Originally Posted by Kleanbore View Post
....I doubt that the commission of an armed robbery in which no one was shot would meet any threshold for justification.

It seems the local cops and DA disagrees.

A grand jury will decide if he will face any charges but it doesn't matter if Cooper was robbing or had robbed, or even gone into the restaurant. Don't point a gun in someone in public or on their property and they won't have justification to shoot you.
 
I can think of 20 reasons why the CC guy did this, conversely I can think of 20 reasons why the CC guy should not have done this. He was fortunate for sure! As I said in a different post I hope that if I am ever in this type of situation I quickly make the best choice I need to make. We can all speculate but unless we are in his shoes at that moment the best we can do is to prepare our minds to choose our response should we be so unfortunate.
 
Consider the point to have been completely missed, then.



This, with the limited information we have from the news article, teaches us almost nothing.


But sure, "Yaaay! Go team! Rah rah! Win one for the gipper!!!" And all of that.
Teaches us that when a nutjob with a semi-automatic rifle goes in and robs & terrorizes people, that at least in Texas you can LET THEM HAVE IT... even in the back without warning, due to danger to others (defense of a third party.)

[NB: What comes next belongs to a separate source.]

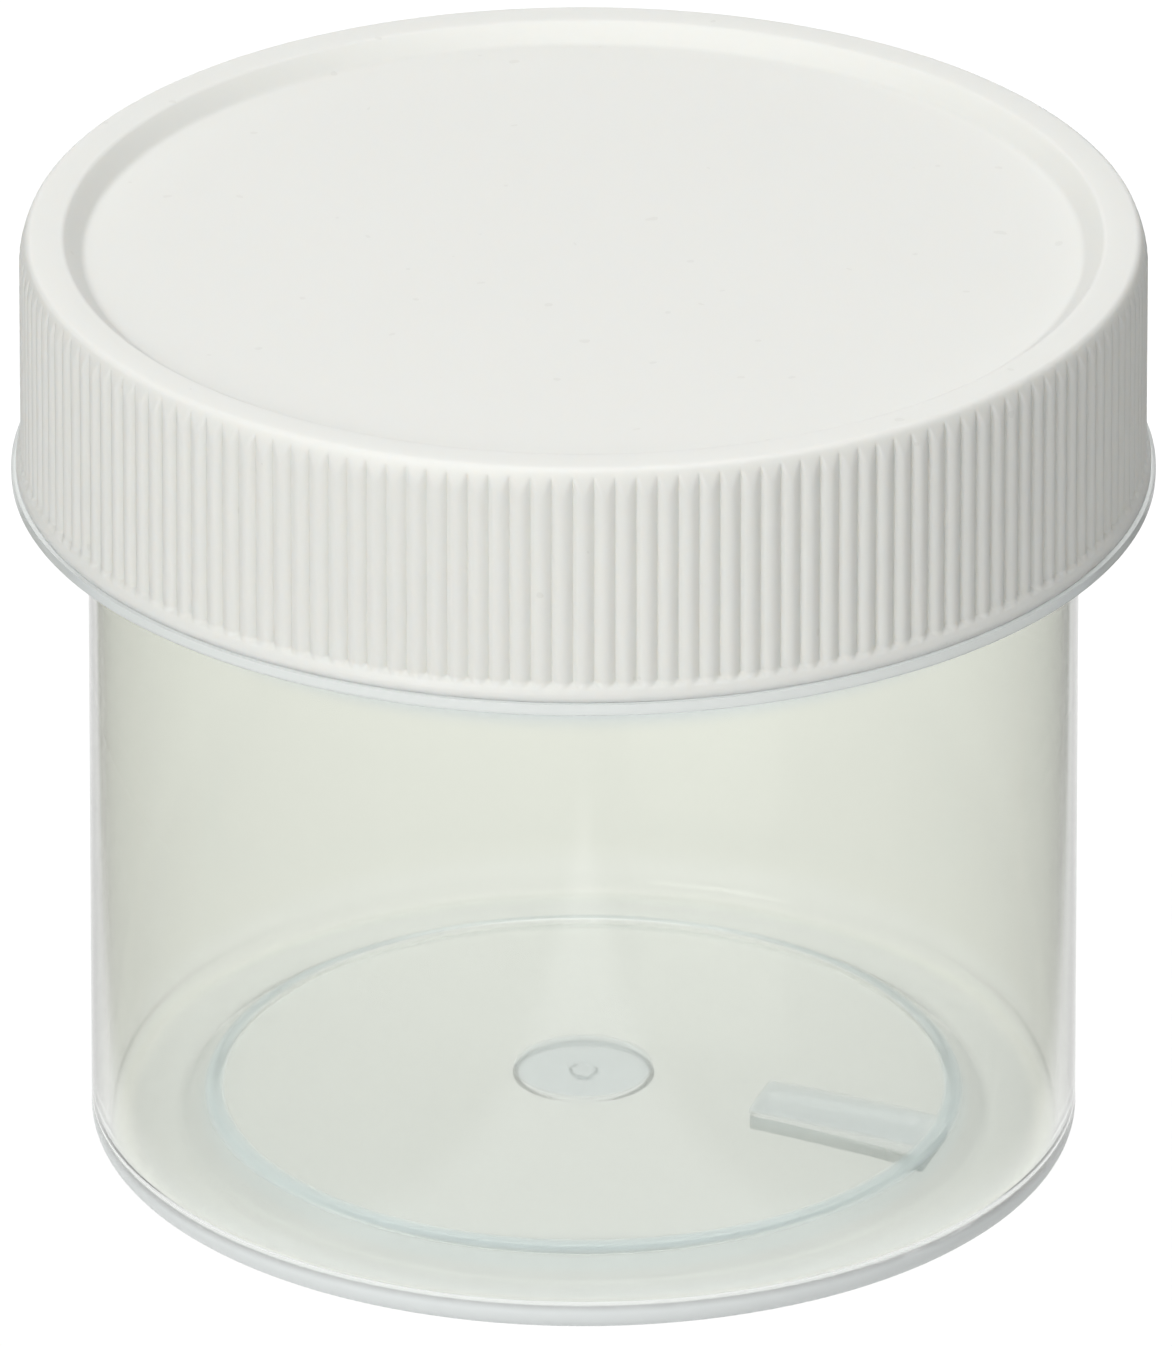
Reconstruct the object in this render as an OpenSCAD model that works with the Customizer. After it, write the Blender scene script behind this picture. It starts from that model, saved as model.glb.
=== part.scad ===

Notice the did NOT arrest the CHL/LTC holder.

And yep, I'd, if I could, wait till they were leaving or turned their backs. I sure ain't gonna say, "Freeze!"

And that's a good lesson to learn if you live in Texas. Now NYC... bet they throw you in jail.

Deaf
 
The most amusing thing, to me, is how people think Texas is any different than the majority of the country.

Especially since a great many other states are more likely to have a concealed carrier nearby than Texas is.
 
This thread has turned into a laughing stock.

I hope no one gets into a situation which requires SD, but there are a few John Wayne's that have responded in this thread which I REALLY hope never encounter a situation like this, for their own good.

It's a shame that observation of, understanding and abiding by the law is so trivial to some gun owners out there.